I made a simple benchmark to test acora again spacy, and the difference is huge.

For 100k phrases, spacy used 247 MB of memory for matcher object, while acora consumed 3 GB (!). Acora seems to be faster for actual matching, but with such memory usage it's not helpful. This is with cython version of acora.

https://gist.github.com/sadovnychyi/90aa96a4dbaed71a466e82cc8ebe0a35

UPDATE:

pyahocorasick seems to be a winner with around 161 MB of memory used. See updated gist.

sadovnychyi on 12 Aug 2017

👍1

@sadovnychyi Awesome work, thanks!

slavaGanzin on 12 Aug 2017

Updates to PhraseMatcher for spaCy 2: https://github.com/explosion/spaCy/pull/1343

@sadovnychyi If you get a chance, could you try this out and check that it still works for your use-case? Thanks!

honnibal on 20 Sep 2017

👍1

Also, great work on the benchmarking!

It seems that most of the efficiency loss in the spaCy version is actually from the tokenizer. I replied with a script to investigate.

honnibal on 20 Sep 2017

Just removing hardcoded doc.merge(*match) should give huge performance improvement. Didn't test your PR yet but seems like everything is going to work. I think at this point performance shouldn't be a concern anymore, it does much more than pyahocorasick while consuming similar amount of resources.

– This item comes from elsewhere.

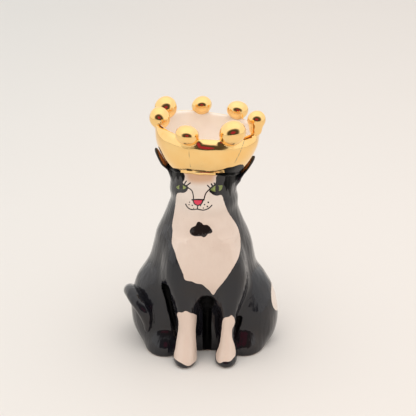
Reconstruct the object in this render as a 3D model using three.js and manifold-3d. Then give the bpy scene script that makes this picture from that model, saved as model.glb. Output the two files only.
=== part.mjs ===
// Glazed earthenware candle holder: a sitting black and white cat with a bowl shaped
// crown on its head that takes one tealight. Millimetres, +Z up, the floor at z = 0.
// The cat looks along -Y. Left and right are the cat's own: its left is +X.
import * as THREE from "three";
import { mergeVertices } from "three/addons/utils/BufferGeometryUtils.js";
import Module from "manifold-3d";

const seam = 0.3; // the fine gap left where one clay part sits on another
const wall = 5; // the clay wall of the hollow body
const slabThick = 5;
const ventDiameter = 12;
const ventPlace = [0, 16];

// Crown: the bowl was thrown, then set a little askew on the head.
const tealightDiameter = 38;
const tealightFit = 0.7; // radial room round the candle at the floor of the bowl
const bowlFloorRadius = tealightDiameter / 2 + tealightFit;
const bowlFootRadius = 23.5;
const bowlRimRadius = 36;
const bowlHeight = 29.5;
const bowlFloorThick = 5;
const bowlWall = 4;
const bowlSwell = 2.2;
const crownSeatHeight = 129.6; // underside of the bowl on the crown's own axis
const crownCentre = [0.6, 0];
const crownTilt = THREE.MathUtils.degToRad(3.6); // down towards the cat's left
const headTopRise = 4.8; // the forehead stands this much higher than the nape
const collarRadius = 1.7; // the coil of clay that beds the bowl on the head
const collarBed = 0.9; // how far the middle of the coil lies inside the bowl's side
const collarHalfWidth = coilReach(0);
const collarFront = -coilReach(headTopRise);
const collarBack = collarHalfWidth + 1;

// Beads on the rim: angle from +X in degrees, inset from the rim, width, height, lift.
const beads = [
  { angle: -14.6, inset: 2.6, width: 12, height: 17, lift: 7.6 },
  { angle: 53.5, inset: 2, width: 15, height: 14, lift: 5.4 },
  { angle: 97.7, inset: 2, width: 14.2, height: 15.6, lift: 5.3 },
  { angle: 149, inset: 1.4, width: 14.9, height: 17.4, lift: 7.4 },
  { angle: 173.5, inset: 2.8, width: 13.8, height: 13.2, lift: 4.2 },
  { angle: 246.4, inset: 2, width: 14.4, height: 11.8, lift: 3.4 },
  { angle: 298.7, inset: 2, width: 16, height: 16.4, lift: 6 },
];

// Body stations: height, centre, half width, front, widest place, back. The top of the
// head is as wide as the coil under the bowl.
const bodyStations = [
  [0, 0, 40, -22.5, 6, 36],
  [8, 0, 43.2, -24, 6, 40],
  [20, 0, 46, -25, 6.5, 43],
  [32, -0.3, 47.2, -27.2, 6.5, 43.5],
  [42, -0.6, 46.6, -31.2, 6, 42],
  [50, -1.6, 44.2, -33.8, 5, 40],
  [58, -1.8, 39.6, -35, 4, 38],
  [66, -1.2, 36.8, -34, 3.5, 35.5],
  [76, -1, 34.6, -33.2, 3, 33],
  [84, -1.4, 32.2, -32.4, 2, 31],
  [94, -1.2, 27.9, -31, 1, 28.5],
  [103, -0.9, 24.6, -29.6, 0.5, 26.5],
  [110, -0.3, 23.3, -30, 0, 25.4],
  [117, 0, collarHalfWidth - 0.7, -29.4, 0, collarBack + 0.2],
  [124, 0, collarHalfWidth - 0.4, collarFront + 0.1, 0, collarBack - 0.2],
  [130, 0, collarHalfWidth, collarFront - 0.1, 0, collarBack - 0.6],
  [138, 0, collarHalfWidth + 0.4, collarFront - 0.9, 0, collarBack - 0.6],
];
const cavityTop = 121;

// Haunches: one lump of clay on each side, an upright thigh with a foot in front of it,
// flat underneath.
const footRadii = [15.5, 19, 17];
const haunches = [
  {
    name: "right_haunch",
    leg: "right_front_leg",
    thigh: [-28.2, -0.5, 26],
    thighRadii: [24.8, 25, 36],
    foot: [-27.8, -13.4, 3],
  },
  {
    name: "left_haunch",
    leg: "left_front_leg",
    thigh: [28.6, -0.5, 17],
    thighRadii: [24.6, 25, 40],
    foot: [27.6, -13.4, 3],
  },
];

// Front legs: height, centre, front, back, half width, for the cat's right leg.
const rightLegStations = [
  [0, -13.3, -48.4, -24, 7.6],
  [3, -13.3, -49.8, -24, 8.3],
  [7, -13.2, -48.4, -24, 8.1],
  [13, -12.6, -45, -24, 7.5],
  [22, -12, -41, -22, 6.9],
  [32, -12.5, -39.6, -20, 7.4],
  [42, -13.8, -38.4, -18, 8],
  [51, -15.6, -37.4, -16, 9],
  [60, -16.8, -36.2, -15, 9.6],
  [70, -16.8, -34.8, -15, 9],
  [79, -15.6, -33, -15, 7.4],
  [86, -14, -30.6, -15, 5],
];
const leftLegStations = [
  [0, 15.2, -47.8, -24, 7.2],
  [3, 15.2, -49.2, -24, 7.8],
  [7, 15.2, -47.6, -24, 7.4],
  [13, 15.4, -44.4, -24, 6.2],
  [22, 15.7, -40.6, -22, 5.5],
  [32, 16.6, -39.4, -20, 6.2],
  [42, 17.6, -38.2, -18, 8],
  [51, 18.6, -37.2, -16, 9.2],
  [60, 19, -36.1, -15, 9.6],
  [70, 18, -34.7, -15, 8.8],
  [79, 16.4, -32.9, -15, 7.2],
  [86, 15, -30.5, -15, 5],
];

// Hollows pressed into the clay: lower end, upper end, radius at each, depth to radius.
const hollows = [
  { low: [2, -30, -6], high: [2, -34.6, 42], radii: [7.8, 5.8], deep: 1 }, // between the forelegs
  { low: [2, -23.4, -6], high: [2, -28.2, 38], radii: [3.2, 2.6], deep: 1 }, // a groove behind it
  { low: [-20.8, -27.4, 20], high: [-26.8, -28.4, 50.6], radii: [2, 2.7], deep: 1.5 },
  { low: [21.6, -31.4, 13], high: [24.6, -25.4, 27], radii: [1.8, 1.7], deep: 1.5 },
];

// Tail: rises from the rump, turns over the flank and comes down over the haunch.
const tailPath = [
  [-18, 30, 8],
  [-33.6, 33.8, 15],
  [-43.6, 25.6, 25],
  [-50.4, 15, 33.5],
  [-53.1, 4, 39.3],
  [-52.6, -6, 41.4],
  [-50.6, -14, 41],
  [-48.2, -18.7, 39.3],
  [-45.7, -21.7, 37],
  [-42.9, -24.3, 33.9],
  [-40.7, -25.2, 29.3],
  [-39.8, -25, 23.4],
  [-40.3, -24, 17],
];
const tailRadii = [4.6, 4.6, 4.7, 4.8, 4.9, 4.9, 4.9, 4.6, 1.9];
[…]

How about using LEMMA instead of ORTH as @aatimofeev mentioned before? It could be just a public attribute on matcher object with default value of ORTH, but so you could re-assign it to something else if needed.

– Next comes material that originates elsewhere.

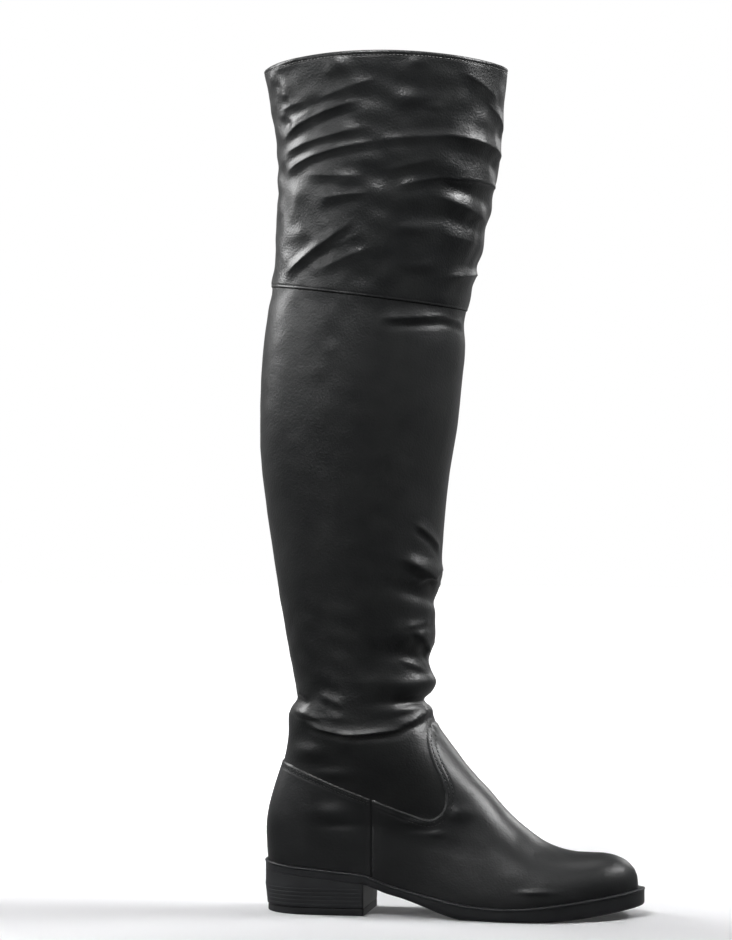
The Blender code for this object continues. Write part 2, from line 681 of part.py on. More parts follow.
def arc(radius, start, end, count):
    turn = np.radians(np.linspace(start, end, count))
    return [(radius * np.cos(a), radius * np.sin(a)) for a in turn]


def make_slider(place):
    """The slider's plate with the bail on it, both about the pull's axis."""
    face = -PULL_BAR - GAP
    low, high = -SLIDER_LENGTH * 0.6, SLIDER_LENGTH * 0.4
    outline = [
        (face - SLIDER_PLATE, low), (face, low + SLIDER_CHAMFER),
        (face, high - SLIDER_CHAMFER), (face - SLIDER_PLATE, high),
    ]
    slider = add_metal("zip_slider", bar_mesh(outline, SLIDER_WIDTH / 2), place)
    hoop = arc(PULL_BAR + GAP + BAIL_WALL, -80, 80, 9)
    hole = arc(PULL_BAR + GAP, 80, -80, 7)
    sunk = face - SLIDER_PLATE / 2
    ends = [[(sunk, side[0][1])] + side + [(sunk, side[-1][1])] for side in (hoop, hole)]
    bail = add_metal("zip_bail_guide", bar_mesh(ends[0] + ends[1], BAIL_WIDTH / 2), place, guide=True)
    cut(slider, bail, "UNION")


def make_pull(place):
    """The pull: a bar under the bail, a leg on each side of it and a plate below."""
    inside = BAIL_WIDTH / 2 + PLAY
    outside = PULL_WIDTH / 2 - PULL_SHOULDER
    top = -(PULL_BAR + GAP + BAIL_WALL + PULL_NECK)
    foot = top - 2 * PULL_THICKNESS
    thick = PULL_THICKNESS / 2
    pull = add_metal("zip_pull", box_mesh((-outside, -PULL_BAR, -PULL_BAR), (outside, PULL_BAR, PULL_BAR)), place)
    pieces = (
        ((-outside, -thick, foot), (-inside, thick, PULL_BAR)),
        ((inside, -thick, foot), (outside, thick, PULL_BAR)),
        ((-PULL_WIDTH / 2, -thick, -PULL_LENGTH), (PULL_WIDTH / 2, thick, top)),
    )
    for n, corners in enumerate(pieces):
        cut(pull, add_metal(f"zip_pull_guide_{n}", box_mesh(*corners), place, guide=True), "UNION")


def make_slider_and_pull():
    """The slider near the zip's top end, lying along the wall, and its pull, hanging straight down."""
    height = ZIP_TOP - SLIDER_BELOW_TOP
    out, slope = zip_surface(height)
    out += ZIP_COIL_HEIGHT + GAP + SLIDER_PLATE + GAP + PULL_BAR
    axis = Matrix.Translation((ZIP_SHAFT * SOLE_LENGTH - HEEL_LENGTH / 2, out, height))
    make_slider(axis @ Matrix.Rotation(-slope, 4, "X"))
    make_pull(axis)


def main():
    for thing in list(bpy.data.objects):
        bpy.data.objects.remove(thing)
    rings, foot_rows = upper_rings()
    make_outsole()
    make_heel()
    make_top_lift()
    make_insole()
    make_upper(rings)
    make_panels(rings, foot_rows)
    make_zip(rings)
    make_slider_and_pull()


main()
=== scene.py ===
import bmesh
import bpy
import math
import numpy as np
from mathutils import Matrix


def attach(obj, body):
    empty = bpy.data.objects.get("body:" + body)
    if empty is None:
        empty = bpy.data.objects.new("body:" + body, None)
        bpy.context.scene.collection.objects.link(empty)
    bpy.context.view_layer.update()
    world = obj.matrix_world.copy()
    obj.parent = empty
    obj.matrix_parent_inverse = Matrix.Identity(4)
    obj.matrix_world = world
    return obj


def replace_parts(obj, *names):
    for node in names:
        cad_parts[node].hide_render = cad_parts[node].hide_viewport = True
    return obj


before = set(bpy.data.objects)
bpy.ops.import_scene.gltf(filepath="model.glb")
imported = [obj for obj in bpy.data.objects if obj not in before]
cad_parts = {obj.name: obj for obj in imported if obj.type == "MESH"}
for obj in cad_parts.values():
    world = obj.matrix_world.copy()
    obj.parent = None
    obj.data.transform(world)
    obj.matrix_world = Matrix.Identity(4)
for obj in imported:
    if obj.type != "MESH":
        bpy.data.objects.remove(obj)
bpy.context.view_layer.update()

# Lengths are metres unless a note says otherwise. Along the foot they are counted from the back of the sole.
last = {
    "length": 0.266, "ballWidth": 0.092, "rimBack": 0.0358, "sideAtBall": 0.0094, "heelLength": 0.0745,
    "ankle": 0.137, "collar": 0.587, "collarRise": 0.006, "ankleDepth": 0.1016, "shaftAxis": 0.075,
    "heelInset": 0.0024, "ballInset": 0.0042, "toeInset": 0.0057, "gap": 0.0003,
    "heelCap": 0.14, "heelRound": 2.2, "toeCap": 0.3, "toePower": 2.6, "toeRoot": 1.9, "toeLean": 0.045,
    "kneeSeam": 0.645, "seamDrop": 0.017, "levelTurn": 0.45, "sideTurn": 0.35, "ankleClimb": 3.0,
    "toeSlide": 1.15, "foldStart": 0.03, "wall": 0.0018, "panel": 0.001, "tuck": 0.0005,
}
shaftLength = last["collar"] - last["ankle"]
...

sadovnychyi on 21 Sep 2017

@sadovnychyi I mostly just wanted some sanity checking on the performance. Like, if we could get better performance by just using pyahocorasick internally, that'd be worth knowing!

I'll have a look at allowing customisation of the attribute to key the patterns. That's a good idea.

honnibal on 21 Sep 2017

This thread has been automatically locked since there has not been any recent activity after it was closed. Please open a new issue for related bugs.